Somente com políticas concretas e urgentes é possível mudar esse panorama a curto prazo. Por isso, é importante a participação da Ordem dos Advogados do Brasil (OAB) — entidade com histórico de luta pela democracia e defesa da cidadania – na transformação desse contexto. Uma mudança possível e imediata, na qual a advocacia tem o poder de decisão, é a composição de lista sêxtupla para o preenchimento das vagas ao Quinto Constitucional que respeitem os princípios de equivalência entre homens e mulheres, de diversidade e de equidade racial para a formação das listas sêxtuplas.

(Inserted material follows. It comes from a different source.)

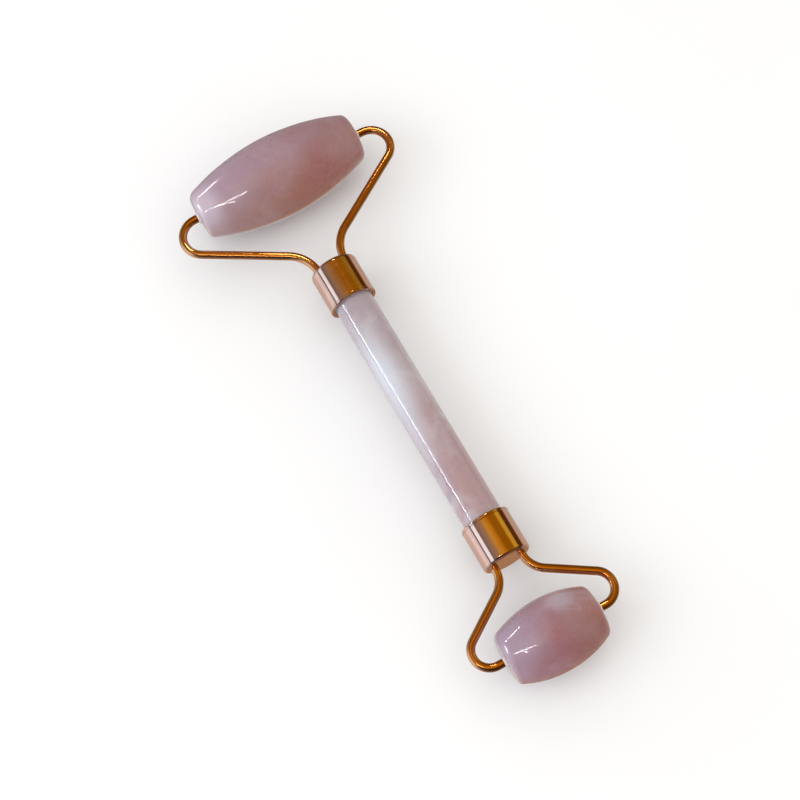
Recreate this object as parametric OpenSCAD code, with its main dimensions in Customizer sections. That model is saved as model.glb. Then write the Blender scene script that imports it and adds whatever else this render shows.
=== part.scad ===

Com a garantia de que um quinto das vagas para desembargador será ocupada por advogadas e advogados, ou pelo Ministério Público, é dever da classe promover os seus pares, considerando os diversos estratos sociais. Em defesa da representatividade, a OAB-SP está implantando a regra de formação da lista sêxtupla, obedecendo preceitos para inserção de todos os grupos. Será a primeira lista na história da entidade, que completa 90 anos em 2022, a respeitar a pluralidade.

Mas a questão está além da paridade no Quinto Constitucional; está no pilar da atuação da OAB-SP em proporcionar a isonomia, ou seja, as mesmas oportunidades a todas as advogadas e advogados nas comissões, colegiados e cargos diretivos da entidade, por meio de um programa de inclusão que permeará todas as esferas da instituição, de forma horizontal. É dever da entidade cessar essa discrepância na ocupação de cargos de direção. Apesar de as mulheres representarem mais de 50% dos inscritos na OAB-SP, é a primeira vez, em 90 anos, que uma mulher é eleita presidente. Outro dado estarrecedor: segundo o censo realizado pelo Centro de Estudos da Relações de Trabalho e Desigualdades (Ceert) em parceria com a Aliança Jurídica pela Equidade Racial, em 2018, somente 1% da advocacia de grandes escritórios é negra, sendo que 56,2% da população brasileira se declara como preta ou parda, de acordo com a Pesquisa Nacional por Amostra de Domicílios (PNAD) de 2019. Esses percentuais têm de estar estampados nos quadros de direção da Secional.

As iniciativas da OAB referentes à paridade, igualdade racial, inclusão de pessoas com deficiência e de pessoas LGBTQIA+ têm de servir de exemplo aos cidadãos. Elas devem extrapolar o âmbito da instituição e servir de parâmetro na construção de uma sociedade mais justa.

Em nove décadas da Seção de São Paulo da Ordem dos Advogados do Brasil, a sociedade mudou drasticamente. Da nossa parte, a OAB-SP vai espelhar esse novo mundo, mais inclusivo e diverso.